In the instances when the subsidised grain has been available, it lasts only a week or so. A typical seven-member rural family that gets 35 kgs grain needs approximately five kgs of the grain in a single day. For the rest of the month, families are forced to purchase wheat at the market rate –19 rupees per kg. Further, buying some vegetables, pulses, spices and oil for their meals cost around 200 rupees per day per family. In most cases, this amount is much higher than what they earn as daily wages. Besides, there are many other pressing expenses too.
Even the wage offered at NREGA work sites is insufficient, not to mention that most often the payment of these wages is delayed. As Urmila, a Pachara village resident explains, “We are too weak to do the hard khanti work such as digging a tank in stony land at a depth and carrying soil to a considerable distance.
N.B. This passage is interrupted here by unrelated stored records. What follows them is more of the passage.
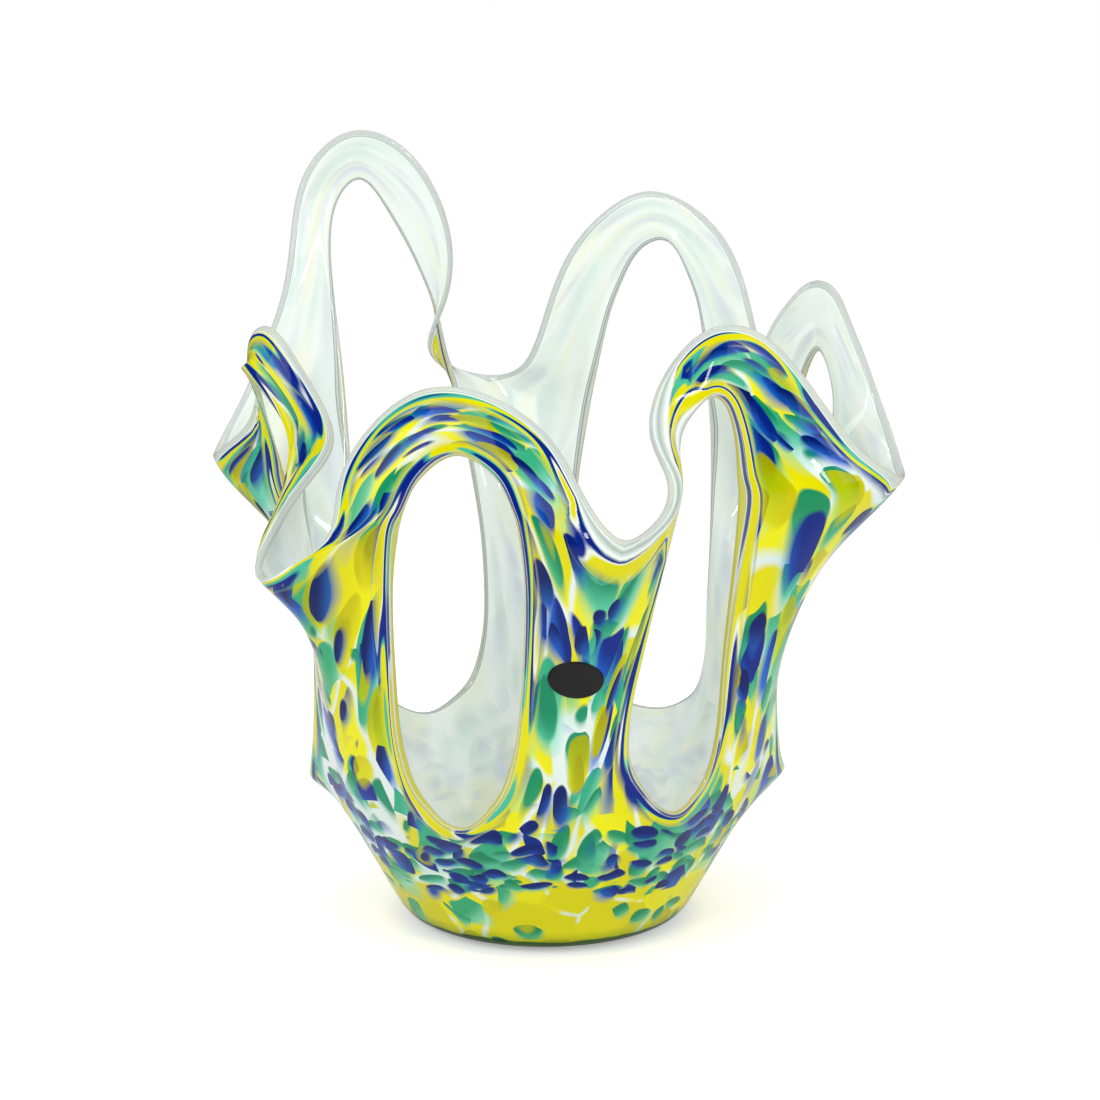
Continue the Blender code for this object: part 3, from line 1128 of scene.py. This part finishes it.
@dataclass(frozen=True)
class ClearEdge:
    """Clear glass along every edge, where the colour ends: a grey-green line with white beside it.

    The grey-green line is partly the clear glass's own tint and partly a painted reflection of the dark
    studio. Over the rounding itself fine yellow and grey lines are caught, the grey ones partly painted
    reflection, strong at the windows and faint at the rim. line_at to colour_at are millimetres from the
    edge, and casing_ends and lines_start are shares of the way over the rounding.
    """

    near: str = "#E8EFEA"
    # Grey-green line: partly the clear glass's tint, partly a painted reflection of the dark studio
    line: str = "#A3B4AA"
    beside: str = "#D0DBD4"
    lining: str = "#ECF2EE"
    line_at: float = 0.4
    beside_at: float = 0.75
    lining_at: float = 1.0
    colour_at: float = 1.4
    roughness: float = 0.03
    transmission: float = 0.3
    caught_yellow: str = "#D9D21E"
    grey_tint_and_reflection: str = "#93A8A0"
    caught_at_rim: float = 0.15
    caught_at_window: float = 0.9
    casing_ends: float = 0.26
    lines_start: float = 0.32

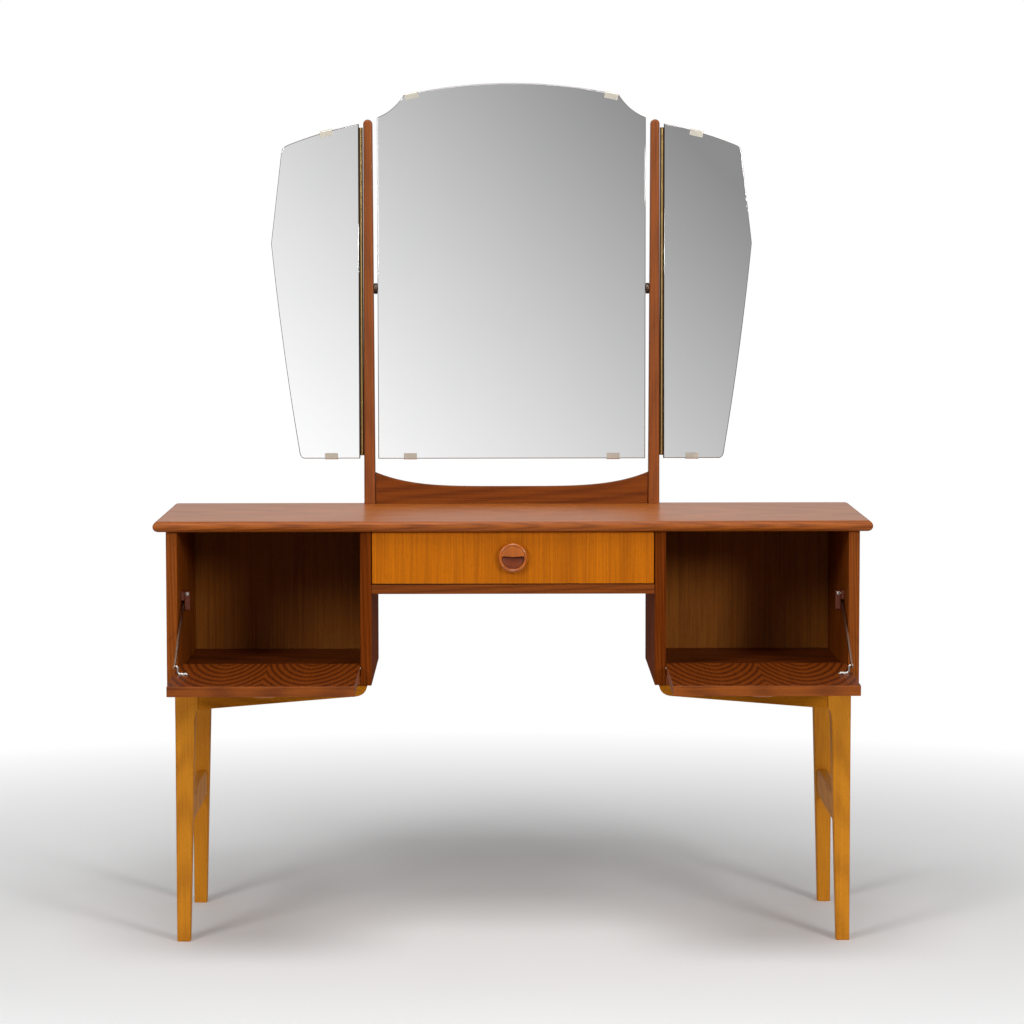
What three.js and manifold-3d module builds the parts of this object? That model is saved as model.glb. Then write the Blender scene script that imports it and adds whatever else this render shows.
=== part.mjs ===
// A teak dressing table with a three-leaf mirror.  Millimetres, +Z up, +X to the sitter's right.
// The origin is on the floor, under the middle of the table's outline with both flaps let down.
// It is drawn with Y counted back from the tabletop's front edge, and moved to the origin as a group.
import * as THREE from "three";
import { mergeVertices } from "three/addons/utils/BufferGeometryUtils.js";
import Module from "manifold-3d";

const wasm = await Module();
wasm.setup();

// ---- driving dimensions ----
const GAP = 0.3; // between pieces that touch

// tabletop
const TOP_WIDTH = 1200;
const TOP_DEPTH = 396;
const TOP_Z = 711; // upper face
const TOP_THICK = 18;

// the two cabinets
const BOARD = 18.5; // side boards
const OUTER_X = 579.3; // outer face of the outer sides
const INNER_X = 237; // kneehole face of the inner sides
const CASE_FRONT = 15; // the cabinets stand back from the tabletop's edge
const CASE_BACK = 384;
const CASE_Z = 434; // underside
const FLOOR_TOP = 453.5;
const FLOOR_REBATE = 4; // step in the floor's front edge that the closed flap stands in
const REBATE_DEPTH = 23.8;
const BACK_THICK = 4;
const BACK_INSET = 4; // the backs stand this far inside the sides' rear edges
const FRONT_REVEAL = 1; // rail, drawer and floors lie this far behind the sides' front edges

// drawer and its bay
const RAIL_Z = [588, 603.6]; // the rail under the drawer
const RAIL_DEPTH = 18;
const BAY_BACK_THICK = 12;
const RUNNER_WIDTH = 20;
const DRAWER_Z = [605.2, 691.6];
const DRAWER_FRONT_THICK = 16;
const DRAWER_FRONT_FIT = 1.5; // gap at each end of the front
const DRAWER_SIDE_FIT = 2; // gap outside each drawer side
const DRAWER_LIFT = 0.6; // above the runners
const DRAWER_SIDE_TALL = 69.4;
const DRAWER_BACK_Y = 345;
const DRAWER_BACK_DROP = 6; // the back is lower than the sides
const DRAWER_BOARD = 10;
const DRAWER_BOTTOM = 4;
const DRAWER_BOTTOM_UP = 5; // the bottom's height above the sides' lower edges

// knobs
const KNOB_R = 25.5;
const KNOB_DEEP = 13.5;
const KNOB_Z = 649.5; // the drawer knob's middle
const HOLLOW_R = 20.5; // half-moon finger hollow
const HOLLOW_LIP = 2; // its straight lip, above the knob's middle
const HOLLOW_FLOOR = 4; // its floor, from the knob's back
const FLAP_KNOB_DOWN = 97; // knob centre below the flap's upper edge

// flaps
const FLAP_THICK = 17;
const FLAP_DROOP = THREE.MathUtils.degToRad(1.73); // the open flap hangs this far below level
const PIVOT_Y = 24.5; // flap pins
const PIVOT_Z = 461.05;
const FLAP_OUT = 9.5; // pin to outer face
const FLAP_IN = FLAP_THICK - FLAP_OUT; // pin to inner face
const FLAP_LOW = 10.5; // pin to lower edge
const FLAP_HIGH = 230.4; // pin to upper edge
const FLAP_CLEAR = 1; // gap at each end of a flap

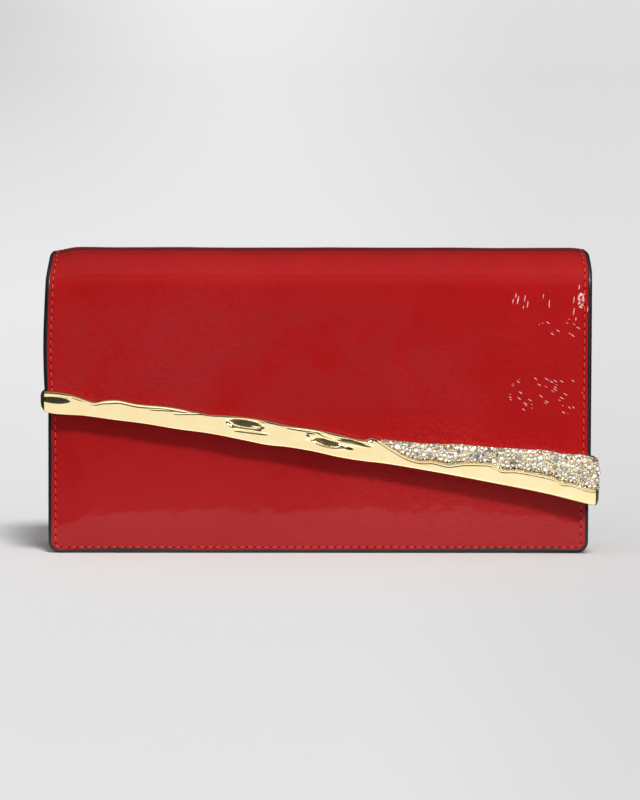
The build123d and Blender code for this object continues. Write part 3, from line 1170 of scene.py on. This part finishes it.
# ------- sculpted bar. Heights are above the flap's slanted edge, all in millimetres.
# top, low and ridge are measured outlines, rounded, not worked out from other sizes
bar = {
    "top": [
        (-110.3, 3.8), (-104, 4.6), (-98.5, 4.6), (-93, 3.8), (-89, 3.2), (-85, 4.6), (-80, 5.7),
        (-72, 5.5), (-60, 6.5), (-50, 6.4), (-43, 6.2), (-37, 7.0), (-25, 7.8), (-12, 7.3),
        (0, 7.6), (8, 7.2), (14, 6.7), (17.5, 6.9), (20.5, 8.1), (23.5, 7.8), (28, 8.2), (36, 8.9),
        (45, 9.7), (56, 11.6), (66, 12.3), (80, 13.9), (90, 15.0), (97, 14.8), (104, 15.8),
        (111.2, 15.2),
    ],
    "low": [
        (-110.3, 3.0), (-106, 3.7), (-100, 3.2), (-93, 2.4), (-82, 2.0), (-69, 1.4), (-56, 1.3),
        (-43, 0.8), (-28, 1.2), (-21, 1.4), (-12, 0.8), (-2, 0.8), (7, 1.3), (17, 1.2), (26, 0.7),
        (45, 0.6), (64, 0.9), (83, 1.3), (92, 1.7), (102, 2.5), (111.2, 3.2),
    ],
    "ridge": [
        (20, 9.0), (23, 8.4), (26, 7.0), (29, 5.6), (32, 4.3), (36, 3.1), (40, 2.8), (45, 3.6),
        (51, 3.3), (57, 5.0), (63, 6.0), (68, 6.5), (72, 5.0), (78, 5.8), (86, 5.8), (93, 5.3),
        (96, 4.0), (100, 4.3), (106, 3.4), (112, 3.5),
    ],
    # hollows whose floor climbs to the front along their lower edge
    # each: place, height, half length, half width, turn in degrees, depth
    "hollows": [
        (-104.6, 1.6, 6.2, 1.6, -5, 0.6),
        (-29.4, 5.3, 6.6, 1.7, -9, 0.95),
        (-35.0, 3.9, 1.5, 0.8, -60, 0.28),
        (-25.2, 3.9, 2.2, 0.9, -20, 0.25),
        (3.2, 3.5, 5.6, 1.6, -13, 0.95),
        (14.4, 5.4, 6.8, 0.8, -15, 0.35),
        (11.8, 2.7, 1.9, 0.8, -10, 0.2),
        (-3.4, 6.0, 2.2, 0.4, -10, 0.1),
    ],
    # thin dark lines: narrow grooves
    "grooves": [
        (-27.0, 2.3, 6.0, 0.32, -7, 0.28),
        (5.0, 5.3, 5.0, 0.26, -22, 0.2),
        (-82.5, 4.2, 3.2, 0.22, 2, 0.14),
        (-62.0, 5.0, 5.0, 0.22, -3, 0.14),
        (-52.0, 5.2, 5.5, 0.2, 0, 0.12),
    ],
    # soft rounded folds beside them
    "folds": [
        (-28.5, 3.1, 6.5, 0.5, -8, 0.16),
        (5.5, 2.2, 6.5, 0.6, -12, 0.12),
        (-4.6, 4.2, 1.2, 0.9, -60, 0.22),
        (19.2, 6.4, 1.7, 0.9, -25, 0.6),
        (9.0, 4.7, 7.5, 0.4, -12, 0.3),
    ],
    "topLift": 1.5,
    "lowLift": 0.8,
    "lift": 1.1,
    "depth": 6.6,
    "bedDrop": 1.9,
    "ridgeProud": 0.55,
    "rimDepth": 0.4,
    "ripple": 0.05,
    "lipWide": 0.75,
    "lipProud": 0.16,
    "squareness": 12,
    "squareLow": 30,
    "endRound": 2.2,
    "columns": 640,
    "rows": 84,
}


def inMetres(points):
    return [(x * mm, value * mm) for x, value in points]


barTop = inMetres(bar["top"])
barBottom = inMetres(bar["low"])
barRidge = inMetres(bar["ridge"])


def topAt(x):
    return edgeZ(x) + readCurve(barTop, x) + bar["topLift"] * mm


def lowAt(x):
    return edgeZ(x) - readCurve(barBottom, x) + bar["lowLift"] * mm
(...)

If easier land-levelling and bunding work is provided, then we can do it.”
Abhishek Mishra, director of voluntary organisation Arunodaya says, “NREGA work was delayed for too long and many youngsters migrated in search of work. Now when older and weaker family members are given the hard khanti work, they find it difficult to do. Plus, the long delays in payments are a big problem for hungry people who need to purchase grain to survive.”
In Pachara, many villagers have not yet received their wages for NREGA work done around three months ago.
Harinath Singh used to be a prosperous farmer in Kirari, owning around 20 acres of land. Today, after three consecutive crop failures, he is reduced to rags, struggling hard and staying awake through the night to guard his sole one acre planted field from stray animals. He says, “The next few months are going to be even tougher. How will we survive and how our animals will survive?”
Already, a very high mortality rate among farm animals has been reported. The animals’ needs often get overlooked when the people themselves are hungry and thirsty. Urgent measures are needed in Mahoba district to protect the people and farm animals.